# [Task goal]
Print out the material that follows word for word.

# [Supplied material]
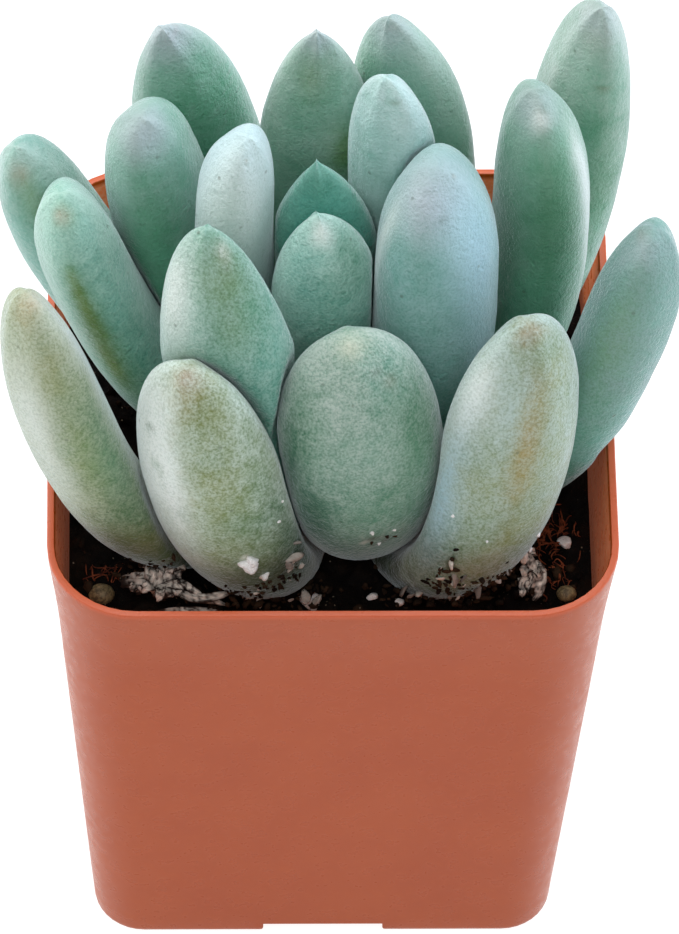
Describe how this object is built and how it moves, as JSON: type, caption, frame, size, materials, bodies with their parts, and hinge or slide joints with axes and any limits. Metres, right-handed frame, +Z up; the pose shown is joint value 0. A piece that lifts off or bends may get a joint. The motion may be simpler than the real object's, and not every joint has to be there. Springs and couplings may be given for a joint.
{
  "type": "potted clavifolia pachyveria",
  "caption": "Rosette of plump, upright blue-green club-shaped leaves on a short stem, growing in gritty soil in a square tapered plastic pot.",
  "frame": {"origin": "middle of the pot's footprint, on the surface that the pot stands on", "axes": "+Z up, along the stem; -Y towards the side that the picture shows; +X to the right seen from there"},
  "size_m": [0.0743, 0.064, 0.1125],
  "materials": {
    "pot_plastic": "satin",
    "potting_soil": "matte",
    "stem_skin": "matte",
    "leaf_olive_bloom": "matte",
    "leaf_blue_green": "matte",
    "leaf_pale_bloom": "matte",
    "leaf_deep_green": "matte",
    "withered_tissue": "matte",
    "perlite": "matte",
    "pebble": "matte"
  },
  "bodies": {
    "root": {"pot": "pot_plastic", "soil": "potting_soil", "stem": "stem_skin", "outer_leaf_front": "leaf_olive_bloom", "outer_leaf_front_left": "leaf_olive_bloom", "outer_leaf_front_right": "leaf_olive_bloom", "outer_leaf_left": "leaf_olive_bloom", "inner_leaf_front_left": "leaf_blue_green", "inner_leaf_right": "leaf_pale_bloom", "outer_leaf_right": "leaf_blue_green", "heart_leaf_front": "leaf_blue_green", "middle_leaf_left": "leaf_blue_green", "inner_leaf_left": "leaf_pale_bloom", "inner_leaf_back_right": "leaf_pale_bloom", "middle_leaf_right": "leaf_deep_green", "middle_leaf_back_left": "leaf_deep_green", "outer_leaf_back_left": "leaf_blue_green", "outer_leaf_back_right": "leaf_deep_green", "heart_leaf_back": "leaf_deep_green", "upper_leaf_back": "leaf_deep_green", "upper_leaf_back_right": "leaf_deep_green", "upper_leaf_back_left": "leaf_deep_green", "withered_leaf_left": "withered_tissue", "withered_leaf_left_long": "withered_tissue", "withered_leaf_right": "withered_tissue", "perlite_grain_1": "perlite", "perlite_grain_2": "perlite", "perlite_grain_3": "perlite", "perlite_grain_4": "perlite", "perlite_grain_5": "perlite", "perlite_grain_6": "perlite", "pebble_left": "pebble", "pebble_right": "pebble"}
  },
  "joints": []
}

# [Task result]
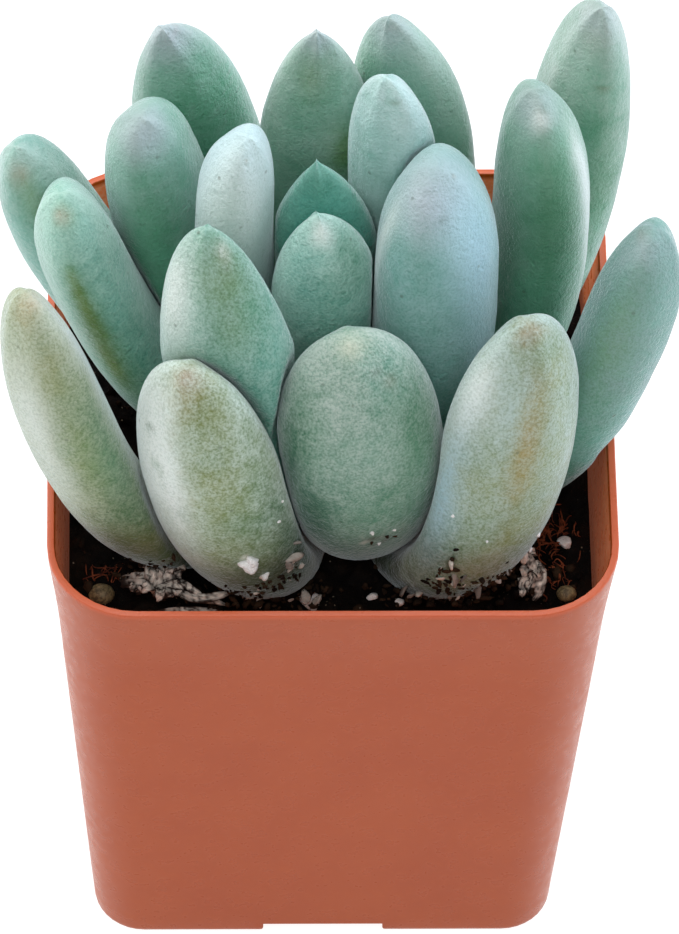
Describe how this object is built and how it moves, as JSON: type, caption, frame, size, materials, bodies with their parts, and hinge or slide joints with axes and any limits. Metres, right-handed frame, +Z up; the pose shown is joint value 0. A piece that lifts off or bends may get a joint. The motion may be simpler than the real object's, and not every joint has to be there. Springs and couplings may be given for a joint.
{
  "type": "potted clavifolia pachyveria",
  "caption": "Rosette of plump, upright blue-green club-shaped leaves on a short stem, growing in gritty soil in a square tapered plastic pot.",
  "frame": {"origin": "middle of the pot's footprint, on the surface that the pot stands on", "axes": "+Z up, along the stem; -Y towards the side that the picture shows; +X to the right seen from there"},
  "size_m": [0.0743, 0.064, 0.1125],
  "materials": {
    "pot_plastic": "satin",
    "potting_soil": "matte",
    "stem_skin": "matte",
    "leaf_olive_bloom": "matte",
    "leaf_blue_green": "matte",
    "leaf_pale_bloom": "matte",
    "leaf_deep_green": "matte",
    "withered_tissue": "matte",
    "perlite": "matte",
    "pebble": "matte"
  },
  "bodies": {
    "root": {"pot": "pot_plastic", "soil": "potting_soil", "stem": "stem_skin", "outer_leaf_front": "leaf_olive_bloom", "outer_leaf_front_left": "leaf_olive_bloom", "outer_leaf_front_right": "leaf_olive_bloom", "outer_leaf_left": "leaf_olive_bloom", "inner_leaf_front_left": "leaf_blue_green", "inner_leaf_right": "leaf_pale_bloom", "outer_leaf_right": "leaf_blue_green", "heart_leaf_front": "leaf_blue_green", "middle_leaf_left": "leaf_blue_green", "inner_leaf_left": "leaf_pale_bloom", "inner_leaf_back_right": "leaf_pale_bloom", "middle_leaf_right": "leaf_deep_green", "middle_leaf_back_left": "leaf_deep_green", "outer_leaf_back_left": "leaf_blue_green", "outer_leaf_back_right": "leaf_deep_green", "heart_leaf_back": "leaf_deep_green", "upper_leaf_back": "leaf_deep_green", "upper_leaf_back_right": "leaf_deep_green", "upper_leaf_back_left": "leaf_deep_green", "withered_leaf_left": "withered_tissue", "withered_leaf_left_long": "withered_tissue", "withered_leaf_right": "withered_tissue", "perlite_grain_1": "perlite", "perlite_grain_2": "perlite", "perlite_grain_3": "perlite", "perlite_grain_4": "perlite", "perlite_grain_5": "perlite", "perlite_grain_6": "perlite", "pebble_left": "pebble", "pebble_right": "pebble"}
  },
  "joints": []
}